Wednesday, March 15, 2023

'All This Beauty, And All This Pain'

I got a good laugh out the referral my doctor gave me on Tuesday to the “Dermatology and Aesthetic Center.” Time to brush up on my Ruskin. I think our culture could, however, use a sternly worded reminder of the importance of beauty and the desirability of “aesthetic bliss,” in Nabokov’s words. The late Terry Teachout described himself as “an aesthete—a person who is mainly interested in beauty,” and goes on to write: 

“When making art or writing about it, the aesthete tries never to moralize. Nor will he look with favor upon artists who do so, no matter whether their particular brand of moralizing is religious or secular.
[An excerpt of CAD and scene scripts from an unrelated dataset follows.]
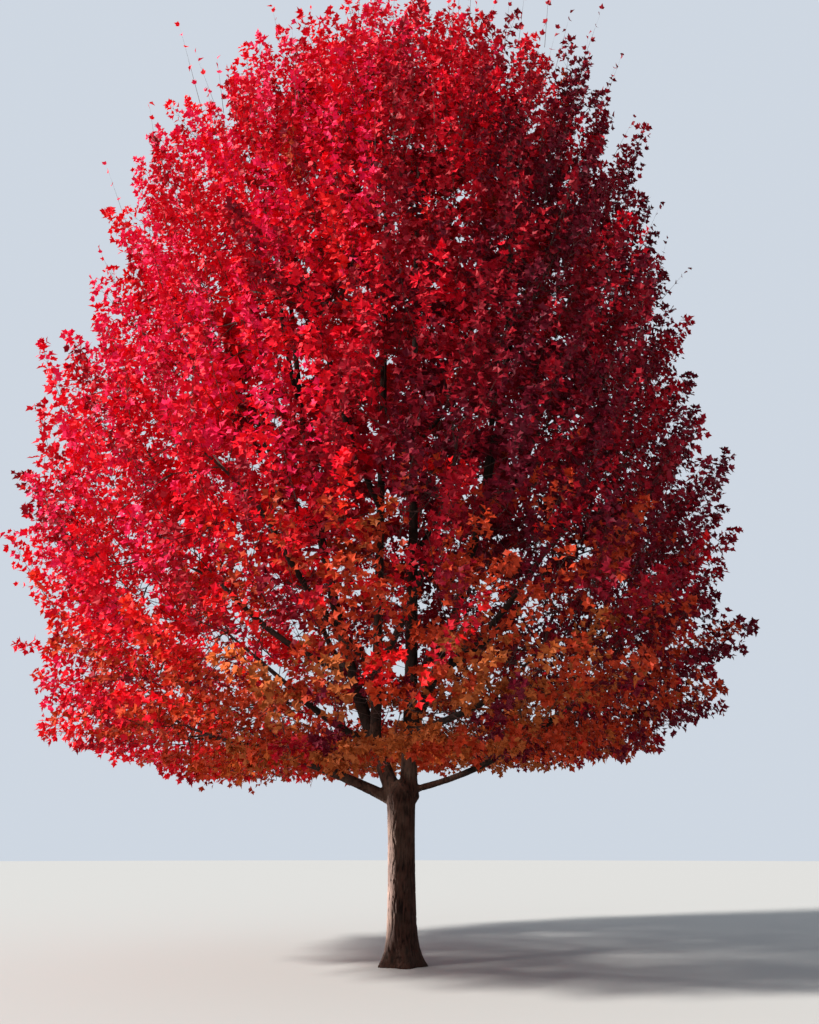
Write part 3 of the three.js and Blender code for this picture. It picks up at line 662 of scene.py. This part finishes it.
class Sock:
    """A node's output that Python expressions can work on."""

    def __init__(self, shader, socket):
        self.shader, self.socket = shader, socket

    def maths(self, operation, first, second):
        """A Math node's output, from two sockets or numbers."""
        return self.shader.add("ShaderNodeMath", {"operation": operation}, {0: first, 1: second})

    def __add__(self, other):
        return self.maths("ADD", self, other)

    def __mul__(self, other):
        return self.maths("MULTIPLY", self, other)

    __radd__, __rmul__ = __add__, __mul__

    def __sub__(self, other):
        return self.maths("SUBTRACT", self, other)

    def __rsub__(self, other):
        return self.maths("SUBTRACT", other, self)

    def clamp(self):
        """The value held between nought and one."""
        return self.maths("MAXIMUM", self.maths("MINIMUM", self, 1.0), 0.0)


class Shader:
    """The nodes of a material or of the surroundings, with one method that adds any node."""

    def __init__(self, owner, surface="Principled BSDF"):
        self.owner = owner
        owner.use_nodes = True
        self.tree = owner.node_tree
        self.surface = self.tree.nodes[surface]

    def add(self, kind, settings, sockets, output=0):
        """A new node of a type, with its settings made first, then its sockets fed."""
        node = self.tree.nodes.new(kind)
        for name, value in settings.items():
            setattr(node, name, value)
        for key, value in sockets.items():
            self.feed(node.inputs[key], value)
        return Sock(self, node.outputs[output])

    def feed(self, socket, value):
        """Links a socket to another node's output, or sets its colour, vector or number."""
        if isinstance(value, Sock):
            self.tree.links.new(value.socket, socket)
        elif socket.type == "RGBA":
            socket.default_value = (*value, 1)
        else:
            socket.default_value = value

    def noise(self, spot, look):
        """Noise at a spot, with its scale, detail and roughness."""
        return self.add("ShaderNodeTexNoise", {}, {
            "Vector": spot, "Scale": look.scale, "Detail": look.detail, "Roughness": look.roughness,
        })

    def mix(self, factor, under, over):
        """One colour laid over another by a factor."""
        at = COLOUR_MIX
        sockets = {at.factor: factor, at.under: under, at.over: over}
        return self.add("ShaderNodeMix", {"data_type": "RGBA"}, sockets, at.result)

    def finish(self, **values):
        """Feeds the surface's own sockets, and gives what the nodes belong to."""
        for name, value in values.items():
            self.feed(self.surface.inputs[name.replace("_", " ")], value)
        return self.owner


def bark_material(name, ridge, furrow, lichen, scale):
    """Furrowed bark: dark furrows, paler plates, faint lichen and a fine rough grain."""
    shader = Shader(bpy.data.materials.new(name))
    spot = shader.add("ShaderNodeTexCoord", {}, {}, "Object")
    stretch = (scale, scale, scale * STREAKS.length)
    stretched = shader.add("ShaderNodeMapping", {}, {"Vector": spot, "Scale": stretch})
    streaks = shader.noise(stretched, STREAKS)
    patches = shader.noise(spot, PATCHES)
    grain = shader.noise(spot, GRAIN)
    relief = shader.add("ShaderNodeAttribute", {"attribute_name": "relief"}, {}, "Fac")
    height = (relief * BARK.relief + streaks * BARK.streaks - BARK.start).clamp()
    pale = (patches * PATCHES.gain - PATCHES.start).clamp() * PATCHES.share
    dark = (grain * GRAIN.gain - GRAIN.start).clamp() * GRAIN.share
    colour = shader.mix(dark, shader.mix(pale, shader.mix(height, furrow, ridge), lichen), furrow)
    bump = shader.add("ShaderNodeBump", {}, {
        "Height": streaks + grain * GRAIN.share, "Strength": BARK.bump, "Distance": BARK.bump_depth,
    })
    return shader.finish(
        Base_Color=colour, Roughness=1.0 - height * BARK.polish, Normal=bump,
        Specular_IOR_Level=BARK.gloss,
    )


def plain_material(name, colour, roughness, gloss=PLAIN.gloss):
    """One plain colour, as a leaf tint or a thin twig has."""
    shader = Shader(bpy.data.materials.new(name))
    return shader.finish(Base_Color=colour, Roughness=roughness, Specular_IOR_Level=gloss)


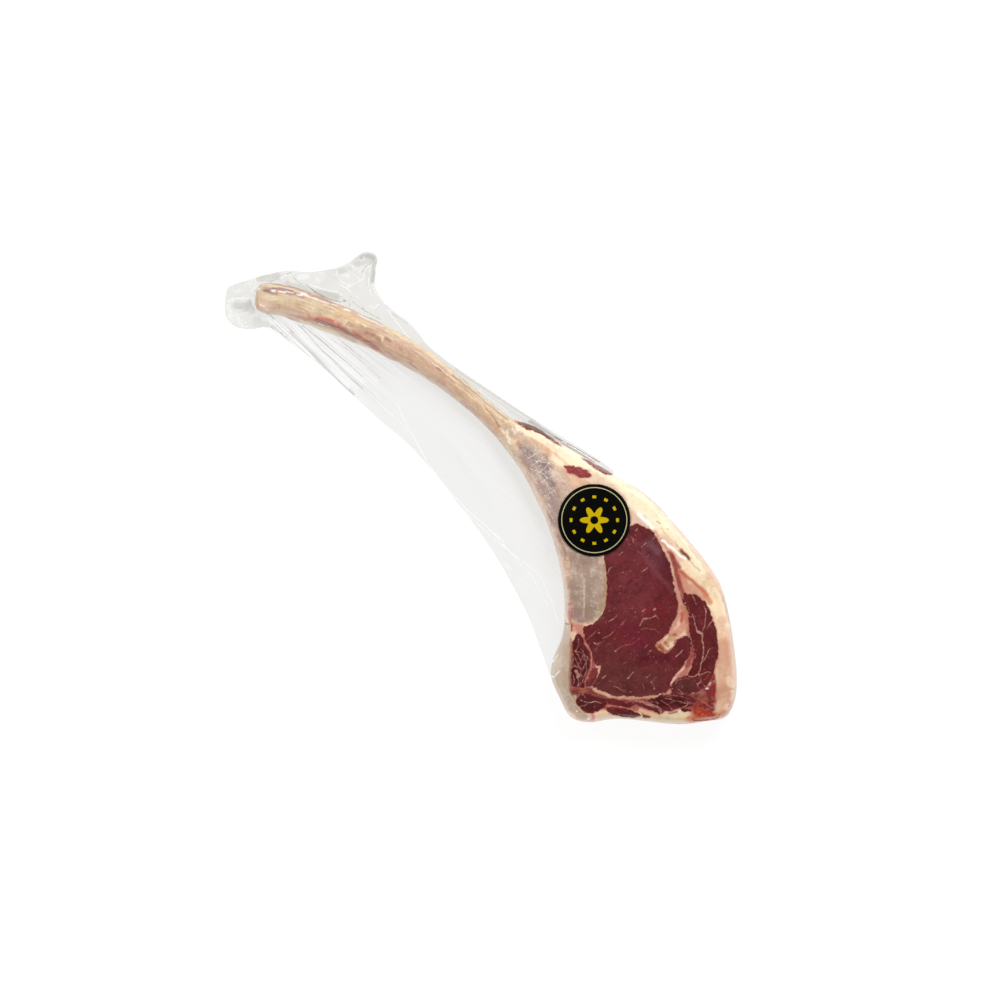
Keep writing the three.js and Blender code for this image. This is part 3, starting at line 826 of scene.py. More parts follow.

But he can and must be fully, intensely alive to the moral force of art whose creators aspire merely to make the world around us more beautiful, and in so doing to pierce the veil of the visible and give us a glimpse of the permanently true. That is his job: to help make sense of the pandemonium amid which we live.”

 

No art-for-art’s-sake decadence there. Terry makes a distinction many have never considered. There’s a distant echo of Keats’ greatest hit in Terry’s words, though I won’t pursue it. Instead I’ll refer to the words of another poet, R.S. Thomas, whose Collected Poems 1945-1990 (Phoenix Press, 2001) I brought with me to the doctor’s waiting room. “Deprivation” is a poem from the 1980’s, and begins:

 

“All this beauty,

And all the pain

Of beholding it emptied

Of a people who were not worthy of it.”

 

Typically, the Welsh poet-priest turns sour and hectoring, and the reader is reminded of Larkin, who bragged that “deprivation is for me what daffodils were for Wordsworth.” But the capacity for admiring a sunset, a sonnet or a few overheard bars of Debussy is intrinsically human and deserves to be cultivated from infancy. We’ve grown accustomed to ugliness lauded as beauty, and it surrounds us in the man-made world. In his biography of Thomas, The Man Who Went Into the West (Aurum, 2006), Byron Rogers writes:

 

“[T]he despair is kept from the poems being written with such beauty and economy. As Yeats put it, ‘Hamlet and Lear are gay’: their gaiety is the triumph of the language they use.”

1 comment:

  1. Hear hear to Teachout...
    Over here the word 'aesthetics' has been further debased: what used to be known as beauty parlours now loftily describe their work as 'Aesthetics'.